GIVEN ENTRIES
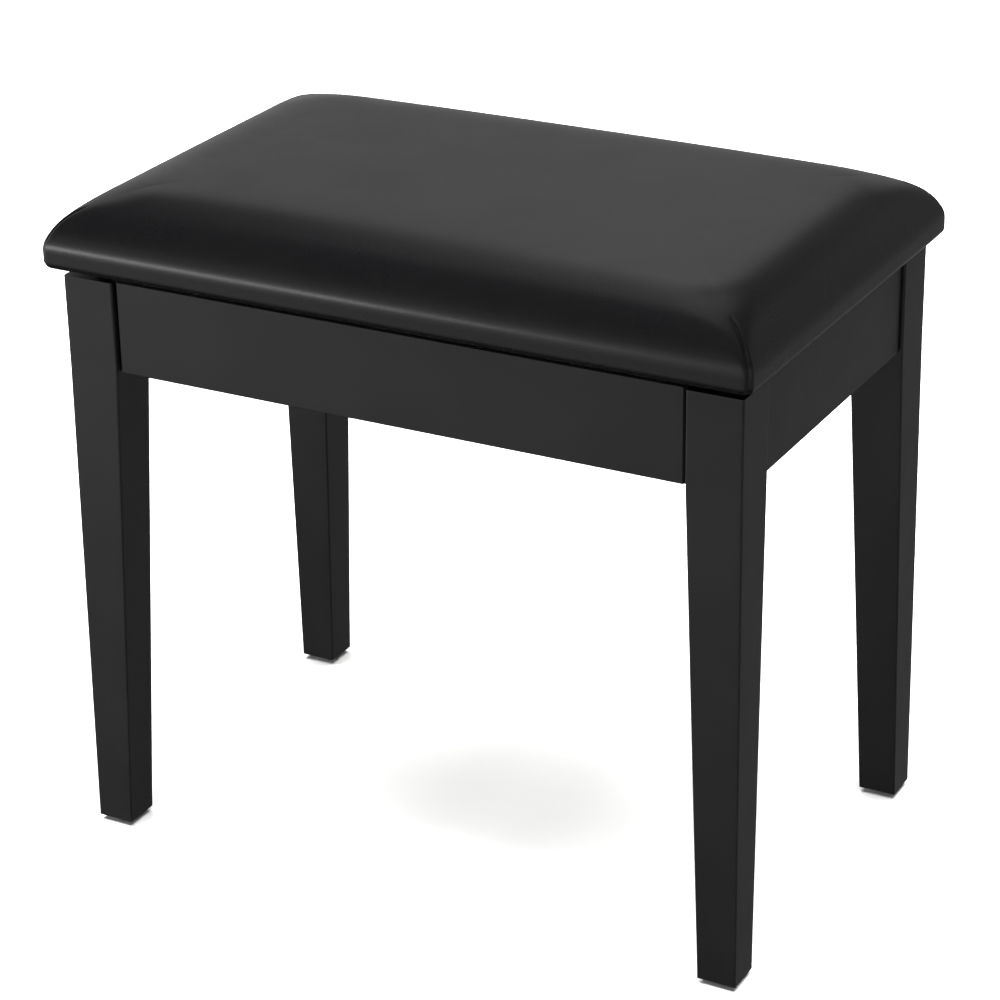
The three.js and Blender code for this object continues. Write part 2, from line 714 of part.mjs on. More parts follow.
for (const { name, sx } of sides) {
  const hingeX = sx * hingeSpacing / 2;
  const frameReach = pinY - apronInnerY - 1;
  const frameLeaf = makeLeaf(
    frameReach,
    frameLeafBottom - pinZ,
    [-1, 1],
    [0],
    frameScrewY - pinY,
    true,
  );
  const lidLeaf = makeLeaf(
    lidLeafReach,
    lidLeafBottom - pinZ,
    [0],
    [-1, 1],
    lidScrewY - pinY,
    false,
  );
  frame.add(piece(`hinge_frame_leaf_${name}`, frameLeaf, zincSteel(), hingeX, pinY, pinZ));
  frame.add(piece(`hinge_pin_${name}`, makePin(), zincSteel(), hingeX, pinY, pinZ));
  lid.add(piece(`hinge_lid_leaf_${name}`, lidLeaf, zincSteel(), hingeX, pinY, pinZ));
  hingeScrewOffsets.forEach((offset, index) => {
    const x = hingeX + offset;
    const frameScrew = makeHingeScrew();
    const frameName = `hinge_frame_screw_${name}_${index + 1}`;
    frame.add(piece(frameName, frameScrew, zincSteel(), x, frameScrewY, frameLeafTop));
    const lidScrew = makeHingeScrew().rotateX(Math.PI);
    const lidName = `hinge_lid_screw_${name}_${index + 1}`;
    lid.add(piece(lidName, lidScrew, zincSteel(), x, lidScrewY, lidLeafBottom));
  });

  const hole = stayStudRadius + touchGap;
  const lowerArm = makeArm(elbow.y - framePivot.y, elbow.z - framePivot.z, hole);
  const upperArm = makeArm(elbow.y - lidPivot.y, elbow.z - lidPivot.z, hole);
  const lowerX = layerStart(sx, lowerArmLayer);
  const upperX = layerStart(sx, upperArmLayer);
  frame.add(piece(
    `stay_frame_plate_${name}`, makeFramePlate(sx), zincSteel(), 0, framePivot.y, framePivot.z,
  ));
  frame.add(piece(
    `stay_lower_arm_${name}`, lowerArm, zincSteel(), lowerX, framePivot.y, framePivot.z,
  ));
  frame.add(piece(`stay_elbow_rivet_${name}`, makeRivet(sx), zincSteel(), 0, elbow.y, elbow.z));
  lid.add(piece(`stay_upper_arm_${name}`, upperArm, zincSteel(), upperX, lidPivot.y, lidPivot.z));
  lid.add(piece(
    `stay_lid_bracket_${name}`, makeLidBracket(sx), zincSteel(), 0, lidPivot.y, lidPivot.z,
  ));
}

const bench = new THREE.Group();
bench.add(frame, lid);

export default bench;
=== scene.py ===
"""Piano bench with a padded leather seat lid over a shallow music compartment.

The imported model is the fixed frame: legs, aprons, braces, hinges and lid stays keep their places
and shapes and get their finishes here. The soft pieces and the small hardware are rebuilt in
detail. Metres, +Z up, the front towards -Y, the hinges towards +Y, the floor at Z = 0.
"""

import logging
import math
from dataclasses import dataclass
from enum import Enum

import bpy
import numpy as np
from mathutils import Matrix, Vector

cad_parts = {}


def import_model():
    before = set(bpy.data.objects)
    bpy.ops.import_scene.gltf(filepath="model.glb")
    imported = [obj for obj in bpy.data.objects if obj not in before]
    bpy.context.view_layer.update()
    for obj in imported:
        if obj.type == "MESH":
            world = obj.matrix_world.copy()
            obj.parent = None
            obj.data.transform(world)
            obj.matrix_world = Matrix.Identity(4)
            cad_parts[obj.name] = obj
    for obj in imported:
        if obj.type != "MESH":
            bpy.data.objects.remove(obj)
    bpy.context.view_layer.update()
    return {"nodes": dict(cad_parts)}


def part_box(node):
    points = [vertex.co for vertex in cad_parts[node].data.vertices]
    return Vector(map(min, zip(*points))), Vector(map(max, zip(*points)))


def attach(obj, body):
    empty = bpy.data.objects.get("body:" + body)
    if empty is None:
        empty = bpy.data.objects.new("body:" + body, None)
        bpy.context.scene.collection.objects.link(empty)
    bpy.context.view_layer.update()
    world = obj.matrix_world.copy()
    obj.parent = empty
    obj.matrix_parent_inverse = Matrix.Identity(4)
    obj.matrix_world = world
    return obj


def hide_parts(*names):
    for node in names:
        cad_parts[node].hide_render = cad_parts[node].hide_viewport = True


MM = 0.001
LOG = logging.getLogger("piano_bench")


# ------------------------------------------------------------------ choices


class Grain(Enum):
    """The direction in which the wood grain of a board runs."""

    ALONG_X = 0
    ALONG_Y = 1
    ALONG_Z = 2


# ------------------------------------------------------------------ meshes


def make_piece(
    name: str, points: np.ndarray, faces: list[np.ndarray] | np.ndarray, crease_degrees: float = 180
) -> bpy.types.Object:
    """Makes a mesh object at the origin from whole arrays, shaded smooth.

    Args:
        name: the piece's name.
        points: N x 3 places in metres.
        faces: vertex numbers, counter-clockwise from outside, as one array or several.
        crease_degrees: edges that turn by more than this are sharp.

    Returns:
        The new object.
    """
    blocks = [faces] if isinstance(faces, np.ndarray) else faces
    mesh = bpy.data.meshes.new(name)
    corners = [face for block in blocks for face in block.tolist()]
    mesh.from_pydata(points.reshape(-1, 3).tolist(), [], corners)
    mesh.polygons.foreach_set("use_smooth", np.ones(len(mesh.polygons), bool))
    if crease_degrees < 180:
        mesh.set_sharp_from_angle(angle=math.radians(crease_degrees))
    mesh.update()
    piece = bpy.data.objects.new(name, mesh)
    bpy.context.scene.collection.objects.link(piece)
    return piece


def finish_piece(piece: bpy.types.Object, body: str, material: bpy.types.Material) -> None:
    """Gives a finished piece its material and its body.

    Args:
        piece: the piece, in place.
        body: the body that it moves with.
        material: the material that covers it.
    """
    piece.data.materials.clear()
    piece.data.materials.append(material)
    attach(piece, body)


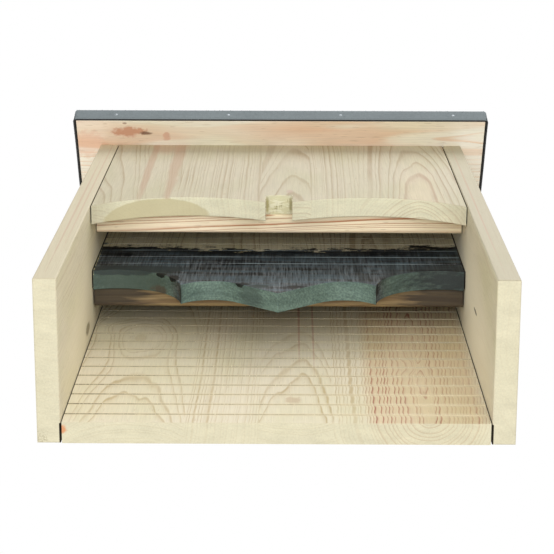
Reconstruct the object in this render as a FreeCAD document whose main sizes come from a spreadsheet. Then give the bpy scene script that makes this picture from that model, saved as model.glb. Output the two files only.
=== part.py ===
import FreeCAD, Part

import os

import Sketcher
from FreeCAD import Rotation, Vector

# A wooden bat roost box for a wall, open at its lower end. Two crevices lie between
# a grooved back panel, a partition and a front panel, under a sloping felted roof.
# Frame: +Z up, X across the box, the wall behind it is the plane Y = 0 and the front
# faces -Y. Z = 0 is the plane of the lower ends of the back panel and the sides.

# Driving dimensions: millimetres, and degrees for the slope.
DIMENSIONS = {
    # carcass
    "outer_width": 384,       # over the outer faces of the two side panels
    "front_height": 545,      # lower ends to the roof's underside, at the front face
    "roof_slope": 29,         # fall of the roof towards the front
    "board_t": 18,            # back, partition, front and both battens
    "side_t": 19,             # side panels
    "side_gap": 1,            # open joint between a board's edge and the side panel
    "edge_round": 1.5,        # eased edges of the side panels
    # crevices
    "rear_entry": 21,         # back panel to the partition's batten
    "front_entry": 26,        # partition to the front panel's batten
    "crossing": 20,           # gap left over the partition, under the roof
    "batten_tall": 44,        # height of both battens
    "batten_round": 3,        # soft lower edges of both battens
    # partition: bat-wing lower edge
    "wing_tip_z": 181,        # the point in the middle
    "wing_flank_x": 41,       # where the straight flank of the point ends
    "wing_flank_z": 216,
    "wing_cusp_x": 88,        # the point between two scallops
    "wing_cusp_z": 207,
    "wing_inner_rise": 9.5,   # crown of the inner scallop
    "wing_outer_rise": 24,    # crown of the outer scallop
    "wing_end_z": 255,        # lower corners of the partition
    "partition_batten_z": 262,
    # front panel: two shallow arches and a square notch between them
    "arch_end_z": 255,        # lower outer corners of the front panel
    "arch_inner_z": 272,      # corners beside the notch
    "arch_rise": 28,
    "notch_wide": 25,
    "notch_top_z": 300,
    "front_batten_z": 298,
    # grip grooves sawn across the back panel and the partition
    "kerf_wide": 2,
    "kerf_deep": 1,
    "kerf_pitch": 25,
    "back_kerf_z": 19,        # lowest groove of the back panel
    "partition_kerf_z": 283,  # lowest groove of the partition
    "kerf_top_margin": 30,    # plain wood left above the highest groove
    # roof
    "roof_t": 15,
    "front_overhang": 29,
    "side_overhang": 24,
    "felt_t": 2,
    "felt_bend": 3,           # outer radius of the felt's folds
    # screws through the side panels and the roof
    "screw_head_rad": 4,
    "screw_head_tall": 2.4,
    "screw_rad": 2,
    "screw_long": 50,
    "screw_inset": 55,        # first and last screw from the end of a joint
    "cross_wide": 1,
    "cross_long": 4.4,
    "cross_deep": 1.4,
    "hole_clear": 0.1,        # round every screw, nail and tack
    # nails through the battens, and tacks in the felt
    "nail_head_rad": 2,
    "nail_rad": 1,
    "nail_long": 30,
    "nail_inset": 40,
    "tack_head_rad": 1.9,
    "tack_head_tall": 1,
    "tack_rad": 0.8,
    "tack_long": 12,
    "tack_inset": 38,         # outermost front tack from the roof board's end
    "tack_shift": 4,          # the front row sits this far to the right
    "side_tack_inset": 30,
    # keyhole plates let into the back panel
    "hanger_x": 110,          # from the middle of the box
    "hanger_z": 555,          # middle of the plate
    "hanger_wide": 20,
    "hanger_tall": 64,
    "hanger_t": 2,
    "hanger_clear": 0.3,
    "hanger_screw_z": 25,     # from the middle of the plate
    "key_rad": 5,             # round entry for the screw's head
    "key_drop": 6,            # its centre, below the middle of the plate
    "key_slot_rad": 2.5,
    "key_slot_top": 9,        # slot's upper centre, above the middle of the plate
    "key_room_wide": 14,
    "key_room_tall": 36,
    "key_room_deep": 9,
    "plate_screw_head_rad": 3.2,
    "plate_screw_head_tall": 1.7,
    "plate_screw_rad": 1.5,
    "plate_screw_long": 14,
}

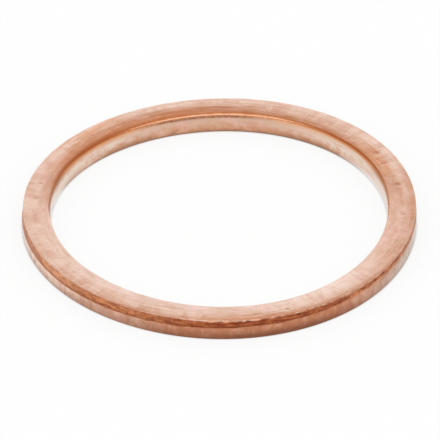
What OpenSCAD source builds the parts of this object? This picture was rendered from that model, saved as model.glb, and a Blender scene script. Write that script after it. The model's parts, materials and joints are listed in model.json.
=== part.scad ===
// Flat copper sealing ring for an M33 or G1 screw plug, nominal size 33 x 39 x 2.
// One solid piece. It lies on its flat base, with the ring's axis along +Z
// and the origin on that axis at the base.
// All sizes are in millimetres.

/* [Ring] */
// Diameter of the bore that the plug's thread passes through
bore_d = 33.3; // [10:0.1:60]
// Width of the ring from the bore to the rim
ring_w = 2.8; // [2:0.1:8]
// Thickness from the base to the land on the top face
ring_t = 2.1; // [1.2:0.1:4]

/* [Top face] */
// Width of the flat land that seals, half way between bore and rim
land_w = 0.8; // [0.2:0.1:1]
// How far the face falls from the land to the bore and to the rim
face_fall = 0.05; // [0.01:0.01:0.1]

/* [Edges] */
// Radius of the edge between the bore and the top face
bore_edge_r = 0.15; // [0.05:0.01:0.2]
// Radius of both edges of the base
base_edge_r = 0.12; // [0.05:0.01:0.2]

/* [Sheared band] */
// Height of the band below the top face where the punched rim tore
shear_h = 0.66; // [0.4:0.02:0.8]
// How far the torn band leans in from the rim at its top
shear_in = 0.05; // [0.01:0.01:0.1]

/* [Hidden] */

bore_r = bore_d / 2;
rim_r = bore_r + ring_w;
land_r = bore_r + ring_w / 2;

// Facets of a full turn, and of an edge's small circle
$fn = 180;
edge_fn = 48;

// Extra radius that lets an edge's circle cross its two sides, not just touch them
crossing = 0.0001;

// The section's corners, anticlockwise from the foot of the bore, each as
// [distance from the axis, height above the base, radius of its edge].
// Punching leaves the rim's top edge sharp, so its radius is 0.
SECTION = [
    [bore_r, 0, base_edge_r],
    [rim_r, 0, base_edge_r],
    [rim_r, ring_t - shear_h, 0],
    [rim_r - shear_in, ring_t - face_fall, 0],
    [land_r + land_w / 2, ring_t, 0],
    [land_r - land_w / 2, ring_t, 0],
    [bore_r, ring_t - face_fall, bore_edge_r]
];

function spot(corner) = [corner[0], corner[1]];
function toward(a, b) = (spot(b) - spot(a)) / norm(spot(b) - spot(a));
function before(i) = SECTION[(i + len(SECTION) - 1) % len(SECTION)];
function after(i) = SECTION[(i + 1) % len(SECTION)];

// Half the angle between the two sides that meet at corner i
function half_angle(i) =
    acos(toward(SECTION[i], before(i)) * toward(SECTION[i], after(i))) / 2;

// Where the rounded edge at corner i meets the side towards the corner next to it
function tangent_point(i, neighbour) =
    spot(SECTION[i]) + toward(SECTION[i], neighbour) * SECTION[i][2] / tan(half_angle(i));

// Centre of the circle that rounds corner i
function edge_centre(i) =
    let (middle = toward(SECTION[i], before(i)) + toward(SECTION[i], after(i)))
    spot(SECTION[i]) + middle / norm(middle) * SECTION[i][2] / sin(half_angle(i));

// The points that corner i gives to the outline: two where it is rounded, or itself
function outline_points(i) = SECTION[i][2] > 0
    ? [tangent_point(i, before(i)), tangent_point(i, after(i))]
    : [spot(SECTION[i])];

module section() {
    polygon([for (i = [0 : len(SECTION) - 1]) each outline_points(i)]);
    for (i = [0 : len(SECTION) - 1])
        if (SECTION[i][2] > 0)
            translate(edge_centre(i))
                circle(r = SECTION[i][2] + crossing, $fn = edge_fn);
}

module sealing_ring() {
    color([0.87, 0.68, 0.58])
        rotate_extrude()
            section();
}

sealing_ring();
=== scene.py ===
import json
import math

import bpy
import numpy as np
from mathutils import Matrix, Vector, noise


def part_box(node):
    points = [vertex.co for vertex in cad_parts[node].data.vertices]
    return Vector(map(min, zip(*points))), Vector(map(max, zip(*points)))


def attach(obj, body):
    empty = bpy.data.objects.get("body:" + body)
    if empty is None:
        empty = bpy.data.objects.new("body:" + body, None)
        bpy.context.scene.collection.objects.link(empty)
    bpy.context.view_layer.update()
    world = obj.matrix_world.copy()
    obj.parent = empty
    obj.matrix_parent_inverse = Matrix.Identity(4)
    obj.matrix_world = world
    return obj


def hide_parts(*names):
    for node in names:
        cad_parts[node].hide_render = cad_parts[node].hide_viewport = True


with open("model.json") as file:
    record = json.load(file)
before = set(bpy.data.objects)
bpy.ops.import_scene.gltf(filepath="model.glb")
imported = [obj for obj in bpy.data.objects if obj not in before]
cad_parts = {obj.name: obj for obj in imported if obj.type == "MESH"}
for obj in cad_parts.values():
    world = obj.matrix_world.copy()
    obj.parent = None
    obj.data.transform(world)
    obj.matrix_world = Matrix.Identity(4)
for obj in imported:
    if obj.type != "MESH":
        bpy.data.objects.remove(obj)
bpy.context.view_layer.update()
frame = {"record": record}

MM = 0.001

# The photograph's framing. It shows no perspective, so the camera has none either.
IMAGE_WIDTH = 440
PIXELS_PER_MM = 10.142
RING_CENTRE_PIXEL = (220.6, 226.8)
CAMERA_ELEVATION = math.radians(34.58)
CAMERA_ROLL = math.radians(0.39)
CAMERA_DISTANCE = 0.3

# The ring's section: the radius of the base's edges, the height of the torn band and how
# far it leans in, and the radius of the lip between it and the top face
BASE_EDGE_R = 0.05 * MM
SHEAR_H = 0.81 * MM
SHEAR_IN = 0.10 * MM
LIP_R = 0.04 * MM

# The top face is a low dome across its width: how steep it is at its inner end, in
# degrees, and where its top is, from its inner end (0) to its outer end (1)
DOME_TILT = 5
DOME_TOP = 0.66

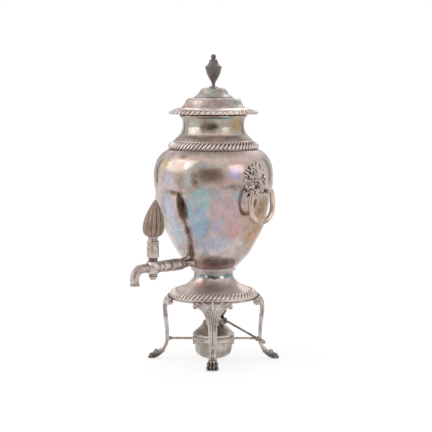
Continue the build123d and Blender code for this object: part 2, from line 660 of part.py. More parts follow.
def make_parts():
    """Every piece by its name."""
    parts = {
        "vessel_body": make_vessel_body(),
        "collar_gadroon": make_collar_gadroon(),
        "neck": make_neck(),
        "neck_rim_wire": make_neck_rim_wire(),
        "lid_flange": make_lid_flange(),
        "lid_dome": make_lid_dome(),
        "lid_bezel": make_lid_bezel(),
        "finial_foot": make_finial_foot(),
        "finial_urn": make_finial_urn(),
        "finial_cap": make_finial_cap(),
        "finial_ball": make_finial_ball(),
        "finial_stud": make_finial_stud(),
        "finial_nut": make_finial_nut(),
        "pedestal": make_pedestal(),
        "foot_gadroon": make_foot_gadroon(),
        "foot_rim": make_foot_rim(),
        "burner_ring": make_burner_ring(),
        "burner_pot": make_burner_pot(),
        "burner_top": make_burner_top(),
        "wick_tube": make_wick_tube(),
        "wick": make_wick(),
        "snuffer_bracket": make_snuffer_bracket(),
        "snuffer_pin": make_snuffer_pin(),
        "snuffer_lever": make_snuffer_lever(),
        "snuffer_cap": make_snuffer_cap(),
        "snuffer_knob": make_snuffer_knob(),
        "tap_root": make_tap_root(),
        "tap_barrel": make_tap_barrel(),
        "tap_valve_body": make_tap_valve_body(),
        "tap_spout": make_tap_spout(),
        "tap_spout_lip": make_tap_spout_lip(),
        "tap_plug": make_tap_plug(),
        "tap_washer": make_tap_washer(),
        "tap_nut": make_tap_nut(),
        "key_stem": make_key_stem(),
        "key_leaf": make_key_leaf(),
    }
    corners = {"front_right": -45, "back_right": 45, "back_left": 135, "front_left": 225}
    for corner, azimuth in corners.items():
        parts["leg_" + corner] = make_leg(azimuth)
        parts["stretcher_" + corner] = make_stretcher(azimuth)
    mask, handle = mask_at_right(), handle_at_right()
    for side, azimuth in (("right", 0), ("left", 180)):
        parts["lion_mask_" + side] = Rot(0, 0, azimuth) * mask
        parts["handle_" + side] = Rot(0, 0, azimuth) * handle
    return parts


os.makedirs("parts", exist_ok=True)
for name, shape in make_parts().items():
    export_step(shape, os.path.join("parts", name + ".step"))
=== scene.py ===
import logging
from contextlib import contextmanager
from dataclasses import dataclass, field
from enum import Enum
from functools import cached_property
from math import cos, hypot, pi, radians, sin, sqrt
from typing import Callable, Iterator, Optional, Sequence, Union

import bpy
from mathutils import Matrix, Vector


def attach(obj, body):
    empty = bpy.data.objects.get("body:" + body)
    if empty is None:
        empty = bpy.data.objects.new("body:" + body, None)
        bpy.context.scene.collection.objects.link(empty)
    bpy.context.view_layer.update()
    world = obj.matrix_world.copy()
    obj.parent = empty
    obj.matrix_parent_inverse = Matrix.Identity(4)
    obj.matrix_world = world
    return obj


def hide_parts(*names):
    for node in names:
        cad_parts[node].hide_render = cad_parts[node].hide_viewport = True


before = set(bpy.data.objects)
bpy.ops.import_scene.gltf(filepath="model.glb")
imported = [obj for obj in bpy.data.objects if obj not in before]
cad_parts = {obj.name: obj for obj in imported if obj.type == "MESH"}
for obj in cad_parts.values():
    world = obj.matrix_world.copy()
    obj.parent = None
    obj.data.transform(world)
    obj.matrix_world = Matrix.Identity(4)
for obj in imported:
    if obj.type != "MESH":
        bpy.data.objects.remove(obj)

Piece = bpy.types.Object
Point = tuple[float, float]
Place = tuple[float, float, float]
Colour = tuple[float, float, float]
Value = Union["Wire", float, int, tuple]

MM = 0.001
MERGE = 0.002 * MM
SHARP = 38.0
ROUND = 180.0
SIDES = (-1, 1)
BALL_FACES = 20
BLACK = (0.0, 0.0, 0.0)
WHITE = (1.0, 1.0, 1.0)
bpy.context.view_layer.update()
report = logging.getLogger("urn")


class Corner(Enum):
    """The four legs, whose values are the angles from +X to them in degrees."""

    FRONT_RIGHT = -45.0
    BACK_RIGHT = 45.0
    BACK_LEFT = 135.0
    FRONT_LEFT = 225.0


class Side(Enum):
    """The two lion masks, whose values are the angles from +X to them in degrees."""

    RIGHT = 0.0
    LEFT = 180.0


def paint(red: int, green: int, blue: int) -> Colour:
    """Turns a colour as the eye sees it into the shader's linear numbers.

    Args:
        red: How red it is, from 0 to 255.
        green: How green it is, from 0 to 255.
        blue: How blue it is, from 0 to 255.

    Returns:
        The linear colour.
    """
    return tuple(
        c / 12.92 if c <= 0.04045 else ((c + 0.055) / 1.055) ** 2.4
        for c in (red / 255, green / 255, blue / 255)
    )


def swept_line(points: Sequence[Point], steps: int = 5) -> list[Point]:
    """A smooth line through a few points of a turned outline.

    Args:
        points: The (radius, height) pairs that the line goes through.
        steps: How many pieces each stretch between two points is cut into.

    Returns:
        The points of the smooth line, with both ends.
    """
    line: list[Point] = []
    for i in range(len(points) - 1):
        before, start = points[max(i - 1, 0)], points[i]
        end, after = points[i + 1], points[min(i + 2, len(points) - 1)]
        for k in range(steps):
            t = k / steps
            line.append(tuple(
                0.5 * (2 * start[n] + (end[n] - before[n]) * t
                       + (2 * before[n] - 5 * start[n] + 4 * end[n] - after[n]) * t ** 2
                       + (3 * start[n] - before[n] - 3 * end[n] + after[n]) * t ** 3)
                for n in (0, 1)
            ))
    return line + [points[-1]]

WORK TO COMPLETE
Work out how many lines of the listing above include the word "follow". Report only the number.

REPLY TO THE EXERCISE
2